Any Galois symmetry $\sigma$ of $\mathbb{Q}(\zeta_N)$ is of the form $\zeta_N \mapsto \zeta_N^s$, for $s$ relatively prime to $N$. Consider the power sum symmetric function $p_s := \sum x_i^s$. So $\chi(p_s, \ )$ is the Galois conjugate $\chi^{\sigma}$, and we now know that it is a virtual character.

But $\langle \chi^{\sigma}, \chi^{\sigma} \rangle = \langle \chi, \chi \rangle =1$, because the inner product is built out of polynomial operations and complex conjugation, and complex conjugation is central in the Galois group. So this virtual character must correspond to $\pm W$, for some representation $W$. Since $\chi^{\sigma}(e) = \chi(e) = \dim V$, we conclude that the positive sign is correct.


It just occurred to me that actually writing this out for some specific small values of $s$ makes some nonobvious statements about representation theory. For example, if $G$ has odd order and $V$ is a $G$-irrep, then $\bigwedge^2 V$ has a $G$-equivariant injection into $\mathrm{Sym}^2 V$. Proof: The difference of their characters is the character of $V^{\sigma}$, where $\sigma: \zeta \mapsto \zeta^2$.


I think the natural proof (although I think that this is the one you want to avoid) is that $\mathbb Q[G]$ is a semi-simple $\mathbb Q$-algebra, hence when extended to $\overline{\mathbb Q}$ it splits as a product of matrix rings, hence it already so splits when extended over a finite extension $K$ of $\mathbb Q$, hence all representations of $G$ are defined over this $K$. (This $K$ is not the $K$ in the statement of your question, but rather the finite extension of it that you allude to.)

The reason I am writing this out despite your request not to is just to point out that it is not that annoying to prove; in fact it is quite natural. And all the arguments that I know of the type that certains systems of eigenvalues are closed under Galois conjugation (e.g. that if $f$ is a modular form which is a Hecke eigenform with system of eigenvalues $(a_p)$, then for any Galois element $\sigma$, the system of eigenvalues $(\sigma(a_p))$ is also attached to a Hecke eigenform) are proved in the same manner. (Namely, by showing that the natural $\mathbb C$-algebra that governs the situation, whether it be the group algebra or the Hecke algebra, actually has a model over $\mathbb Q$, with the same set of generators (group elements or Hecke operators, as the case may be).)

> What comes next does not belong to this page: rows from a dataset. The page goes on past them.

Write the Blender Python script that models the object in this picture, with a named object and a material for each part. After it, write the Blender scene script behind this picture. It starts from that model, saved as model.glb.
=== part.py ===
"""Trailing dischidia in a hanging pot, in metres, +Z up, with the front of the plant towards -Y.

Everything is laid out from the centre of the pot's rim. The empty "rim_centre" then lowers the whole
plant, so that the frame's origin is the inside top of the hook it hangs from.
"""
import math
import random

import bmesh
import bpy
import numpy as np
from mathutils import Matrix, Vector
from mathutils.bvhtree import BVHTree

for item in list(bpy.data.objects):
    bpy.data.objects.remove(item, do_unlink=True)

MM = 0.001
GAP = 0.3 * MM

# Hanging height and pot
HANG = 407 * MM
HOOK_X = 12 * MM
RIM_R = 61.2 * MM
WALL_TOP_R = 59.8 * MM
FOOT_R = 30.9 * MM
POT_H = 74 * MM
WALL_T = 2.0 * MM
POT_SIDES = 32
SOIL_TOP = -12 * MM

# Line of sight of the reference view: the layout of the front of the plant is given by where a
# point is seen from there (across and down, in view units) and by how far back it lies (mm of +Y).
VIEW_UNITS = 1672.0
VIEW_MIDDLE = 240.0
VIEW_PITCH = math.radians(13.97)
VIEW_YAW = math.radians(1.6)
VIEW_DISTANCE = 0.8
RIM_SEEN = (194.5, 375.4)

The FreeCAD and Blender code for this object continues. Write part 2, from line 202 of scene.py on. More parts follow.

Well, wait a minute. I guess we can agree that every complex representation $\rho$ of $G$ is defined over $\mathbb{C}$! Let $\sigma$ be an automorphism of the character field $K$. Then $\sigma$ extends to an automorphism of $\mathbb{C}$: for a proof, see for instance $\S 10$ of my field theory notes (the numbering of the results and the sections is not stable as yet, so search for automorphism extension theorem to find it quickly.) The map $g \mapsto \sigma( \rho(g))$ is clearly a representation of $G$ with character $\sigma(\chi)$, where $\chi$ is the character of $\rho$. Aren't we done?